Would I would like to be able to do is convert a char array (may be binary data) to a list of HEX values of the form: ab 0d 12 f4 etc....
I tried doing this with
lHexStream << "<" << std::hex << std::setw (2) << character << ">";
but this did not work since I would get the data printing out as:
<ffe1><2f><ffb5><54>< 6><1b><27><46><ffd9><75><34><1b><ffaa><ffa2><2f><ff90><23><72><61><ff93><ffd9><60><2d><22><57>
Note here that some of the values would have 4 HEX values in them? e.g.
What I would be looking for is what they have in wireshark, where they represent a char aray (or binary data) in a HEX format like:
08 0a 12 0f
where each character value is represented by just 2 HEX characters of the form shown above.
It looks like byte values greater than 0x80 are being sign-extended to short (I don't know why it's stopping at short, but that's not important right now).
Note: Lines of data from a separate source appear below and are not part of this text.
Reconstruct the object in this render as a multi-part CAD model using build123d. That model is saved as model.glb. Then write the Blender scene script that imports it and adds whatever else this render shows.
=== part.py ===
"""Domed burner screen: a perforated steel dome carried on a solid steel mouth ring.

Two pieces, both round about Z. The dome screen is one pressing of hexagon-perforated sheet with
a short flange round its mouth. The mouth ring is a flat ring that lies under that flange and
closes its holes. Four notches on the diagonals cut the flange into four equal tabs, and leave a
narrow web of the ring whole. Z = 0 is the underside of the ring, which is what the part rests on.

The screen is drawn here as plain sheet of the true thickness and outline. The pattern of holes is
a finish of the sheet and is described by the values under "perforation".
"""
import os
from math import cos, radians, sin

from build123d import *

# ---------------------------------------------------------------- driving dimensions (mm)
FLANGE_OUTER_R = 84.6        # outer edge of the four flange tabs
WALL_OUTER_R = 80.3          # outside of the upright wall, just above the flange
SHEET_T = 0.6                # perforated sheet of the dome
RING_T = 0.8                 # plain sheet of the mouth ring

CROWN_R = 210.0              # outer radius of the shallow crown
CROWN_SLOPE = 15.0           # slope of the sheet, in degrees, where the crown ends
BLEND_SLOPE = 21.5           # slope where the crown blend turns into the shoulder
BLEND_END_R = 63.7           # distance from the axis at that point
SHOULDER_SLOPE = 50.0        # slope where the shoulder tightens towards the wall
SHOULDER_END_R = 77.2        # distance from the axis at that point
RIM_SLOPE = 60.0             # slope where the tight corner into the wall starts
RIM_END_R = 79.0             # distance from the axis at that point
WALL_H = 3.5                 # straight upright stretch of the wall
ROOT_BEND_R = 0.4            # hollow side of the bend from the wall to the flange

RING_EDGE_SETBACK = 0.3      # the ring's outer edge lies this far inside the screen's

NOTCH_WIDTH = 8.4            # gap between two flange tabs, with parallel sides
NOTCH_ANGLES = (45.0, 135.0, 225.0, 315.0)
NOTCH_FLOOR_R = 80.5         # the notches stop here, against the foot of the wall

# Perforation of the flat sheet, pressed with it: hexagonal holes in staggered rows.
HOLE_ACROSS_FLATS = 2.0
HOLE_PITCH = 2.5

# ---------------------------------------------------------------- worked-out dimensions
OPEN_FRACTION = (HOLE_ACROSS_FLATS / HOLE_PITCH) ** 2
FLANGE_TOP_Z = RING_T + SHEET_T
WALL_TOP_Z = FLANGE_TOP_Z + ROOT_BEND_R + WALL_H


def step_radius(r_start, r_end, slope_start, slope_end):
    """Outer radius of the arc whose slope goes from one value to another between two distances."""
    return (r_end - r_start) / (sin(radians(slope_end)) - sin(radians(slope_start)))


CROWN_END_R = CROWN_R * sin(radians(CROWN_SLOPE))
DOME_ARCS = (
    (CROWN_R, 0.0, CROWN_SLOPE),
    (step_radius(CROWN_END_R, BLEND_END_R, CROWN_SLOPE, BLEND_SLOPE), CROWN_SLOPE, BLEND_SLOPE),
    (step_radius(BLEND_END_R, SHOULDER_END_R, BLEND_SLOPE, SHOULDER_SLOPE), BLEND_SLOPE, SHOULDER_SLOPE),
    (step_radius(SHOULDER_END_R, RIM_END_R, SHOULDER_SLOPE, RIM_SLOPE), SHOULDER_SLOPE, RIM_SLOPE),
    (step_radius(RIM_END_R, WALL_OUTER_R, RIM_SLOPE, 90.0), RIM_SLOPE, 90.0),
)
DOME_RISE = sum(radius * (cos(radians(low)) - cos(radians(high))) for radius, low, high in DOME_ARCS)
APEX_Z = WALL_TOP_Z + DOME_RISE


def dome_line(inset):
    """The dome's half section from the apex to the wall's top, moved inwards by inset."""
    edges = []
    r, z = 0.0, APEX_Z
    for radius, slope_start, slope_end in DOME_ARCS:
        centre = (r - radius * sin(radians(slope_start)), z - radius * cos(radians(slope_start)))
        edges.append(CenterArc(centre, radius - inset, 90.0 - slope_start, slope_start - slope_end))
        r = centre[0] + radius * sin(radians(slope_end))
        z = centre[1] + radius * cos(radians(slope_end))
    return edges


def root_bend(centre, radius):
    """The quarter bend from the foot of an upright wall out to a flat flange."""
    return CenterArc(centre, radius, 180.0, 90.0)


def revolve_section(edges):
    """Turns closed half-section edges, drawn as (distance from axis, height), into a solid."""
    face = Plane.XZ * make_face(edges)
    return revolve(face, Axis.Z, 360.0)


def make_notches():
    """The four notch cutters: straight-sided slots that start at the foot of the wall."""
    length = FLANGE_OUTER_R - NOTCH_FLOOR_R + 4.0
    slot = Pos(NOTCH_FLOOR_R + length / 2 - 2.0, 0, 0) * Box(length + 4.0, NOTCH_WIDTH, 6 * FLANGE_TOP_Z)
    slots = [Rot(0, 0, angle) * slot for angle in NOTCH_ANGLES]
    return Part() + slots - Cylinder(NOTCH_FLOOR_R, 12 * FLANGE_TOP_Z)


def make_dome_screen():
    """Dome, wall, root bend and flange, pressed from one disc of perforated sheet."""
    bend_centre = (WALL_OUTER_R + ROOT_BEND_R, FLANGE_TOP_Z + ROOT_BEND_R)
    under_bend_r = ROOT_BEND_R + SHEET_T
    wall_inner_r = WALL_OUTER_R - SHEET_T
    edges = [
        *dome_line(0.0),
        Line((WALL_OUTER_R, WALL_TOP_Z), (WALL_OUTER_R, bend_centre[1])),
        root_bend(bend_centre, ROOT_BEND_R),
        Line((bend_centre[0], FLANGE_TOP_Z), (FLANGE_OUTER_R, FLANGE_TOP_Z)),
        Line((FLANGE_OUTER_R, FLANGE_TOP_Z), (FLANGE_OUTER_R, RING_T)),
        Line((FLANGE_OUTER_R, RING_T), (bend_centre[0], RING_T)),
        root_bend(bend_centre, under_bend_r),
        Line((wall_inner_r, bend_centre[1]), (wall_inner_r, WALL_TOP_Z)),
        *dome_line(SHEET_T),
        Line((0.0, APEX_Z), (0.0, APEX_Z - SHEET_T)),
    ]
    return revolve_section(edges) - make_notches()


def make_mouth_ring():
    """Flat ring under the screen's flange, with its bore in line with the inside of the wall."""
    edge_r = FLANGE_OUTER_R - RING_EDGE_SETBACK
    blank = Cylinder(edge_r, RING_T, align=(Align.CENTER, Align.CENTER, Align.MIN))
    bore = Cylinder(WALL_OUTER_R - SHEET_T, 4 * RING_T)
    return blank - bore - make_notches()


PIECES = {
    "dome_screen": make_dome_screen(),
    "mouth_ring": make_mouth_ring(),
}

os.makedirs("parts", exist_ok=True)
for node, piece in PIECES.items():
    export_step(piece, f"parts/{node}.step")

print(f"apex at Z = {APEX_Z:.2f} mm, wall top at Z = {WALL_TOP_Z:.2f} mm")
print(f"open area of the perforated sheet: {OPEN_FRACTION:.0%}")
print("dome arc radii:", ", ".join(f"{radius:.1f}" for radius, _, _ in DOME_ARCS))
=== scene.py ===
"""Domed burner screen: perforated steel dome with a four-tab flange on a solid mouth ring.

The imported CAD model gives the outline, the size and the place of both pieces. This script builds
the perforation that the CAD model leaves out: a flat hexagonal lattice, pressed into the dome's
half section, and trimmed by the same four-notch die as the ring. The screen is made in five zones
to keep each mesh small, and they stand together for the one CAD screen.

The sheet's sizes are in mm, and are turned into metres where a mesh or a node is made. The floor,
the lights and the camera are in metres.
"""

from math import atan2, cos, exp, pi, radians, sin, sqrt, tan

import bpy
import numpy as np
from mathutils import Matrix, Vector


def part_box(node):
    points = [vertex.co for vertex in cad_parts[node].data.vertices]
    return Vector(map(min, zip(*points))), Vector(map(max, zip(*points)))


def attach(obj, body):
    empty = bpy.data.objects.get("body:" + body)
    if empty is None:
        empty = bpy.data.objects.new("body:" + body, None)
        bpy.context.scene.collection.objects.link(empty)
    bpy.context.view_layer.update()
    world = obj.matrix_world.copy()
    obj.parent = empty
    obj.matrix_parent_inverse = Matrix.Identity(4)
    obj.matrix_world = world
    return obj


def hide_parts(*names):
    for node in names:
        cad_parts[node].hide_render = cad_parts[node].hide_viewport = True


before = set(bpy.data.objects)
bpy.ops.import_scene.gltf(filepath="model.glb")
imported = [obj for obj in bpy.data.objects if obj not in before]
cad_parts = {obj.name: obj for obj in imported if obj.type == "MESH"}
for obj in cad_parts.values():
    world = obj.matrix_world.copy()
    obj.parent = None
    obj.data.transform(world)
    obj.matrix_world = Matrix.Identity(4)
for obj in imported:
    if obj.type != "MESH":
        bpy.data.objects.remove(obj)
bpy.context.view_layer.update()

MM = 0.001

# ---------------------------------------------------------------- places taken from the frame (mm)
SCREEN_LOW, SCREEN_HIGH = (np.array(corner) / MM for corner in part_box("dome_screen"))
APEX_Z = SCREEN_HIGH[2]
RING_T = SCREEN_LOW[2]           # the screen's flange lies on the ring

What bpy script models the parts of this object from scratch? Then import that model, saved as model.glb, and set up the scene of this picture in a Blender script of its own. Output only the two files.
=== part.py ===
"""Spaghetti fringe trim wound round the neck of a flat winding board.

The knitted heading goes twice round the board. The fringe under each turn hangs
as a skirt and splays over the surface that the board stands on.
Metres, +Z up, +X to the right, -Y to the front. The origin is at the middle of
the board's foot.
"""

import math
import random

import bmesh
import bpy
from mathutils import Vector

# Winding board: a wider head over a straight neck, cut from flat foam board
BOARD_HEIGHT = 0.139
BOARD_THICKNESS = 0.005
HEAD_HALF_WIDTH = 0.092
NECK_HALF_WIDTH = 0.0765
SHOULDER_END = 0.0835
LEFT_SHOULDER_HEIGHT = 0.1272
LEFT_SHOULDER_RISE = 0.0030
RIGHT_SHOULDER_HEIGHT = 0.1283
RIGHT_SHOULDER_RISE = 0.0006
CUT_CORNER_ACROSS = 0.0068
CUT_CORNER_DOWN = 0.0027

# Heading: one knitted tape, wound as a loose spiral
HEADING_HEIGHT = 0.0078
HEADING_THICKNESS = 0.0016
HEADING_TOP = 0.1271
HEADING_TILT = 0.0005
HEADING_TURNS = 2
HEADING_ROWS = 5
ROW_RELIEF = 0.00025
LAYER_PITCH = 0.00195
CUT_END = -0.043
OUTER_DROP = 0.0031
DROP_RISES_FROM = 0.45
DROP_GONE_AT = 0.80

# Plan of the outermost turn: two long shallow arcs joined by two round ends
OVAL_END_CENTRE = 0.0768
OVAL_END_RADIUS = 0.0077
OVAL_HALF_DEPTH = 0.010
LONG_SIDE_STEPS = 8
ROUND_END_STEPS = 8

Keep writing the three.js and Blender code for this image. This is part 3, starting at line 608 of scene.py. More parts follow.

Try this:
IHexStream << '<' << std::hex << std::setw(2) << std::setfill('0')
<< static_cast<unsigned int>(static_cast<unsigned char>(character))
<< '>';
You may be able to remove the outer cast but I wouldn't rely on it.
EDIT: added std::setfill call, which you need to get <06> instead of < 6>. Hat tip to jkerian; I hardly ever use iostreams myself. This would be so much shorter with fprintf:
fprintf(ihexfp, "<%02x>", (unsigned char)character);
As Zack mentions, The 4-byte values are because it is interpreting all values over 128 as negative (the base type is signed char), then that 'negative value' is extended as the value is expanded to a signed short.
Personally, I found the following to work fairly well:
char *myString = inputString;
for(int i=0; i< length; i++)
std::cout << std::hex << std::setw(2) << std::setfill('0')
<< static_cast<unsigned int>(myString[i]) << " ";
I think the problem is that the binary data is being interpreted as a multi-byte encoding when you're reading the characters. This is evidenced byt he fact that each of the 4-character hex codes in your example have the high bit set in the lower byte.
You probably want to read the binary stream in ascii mode.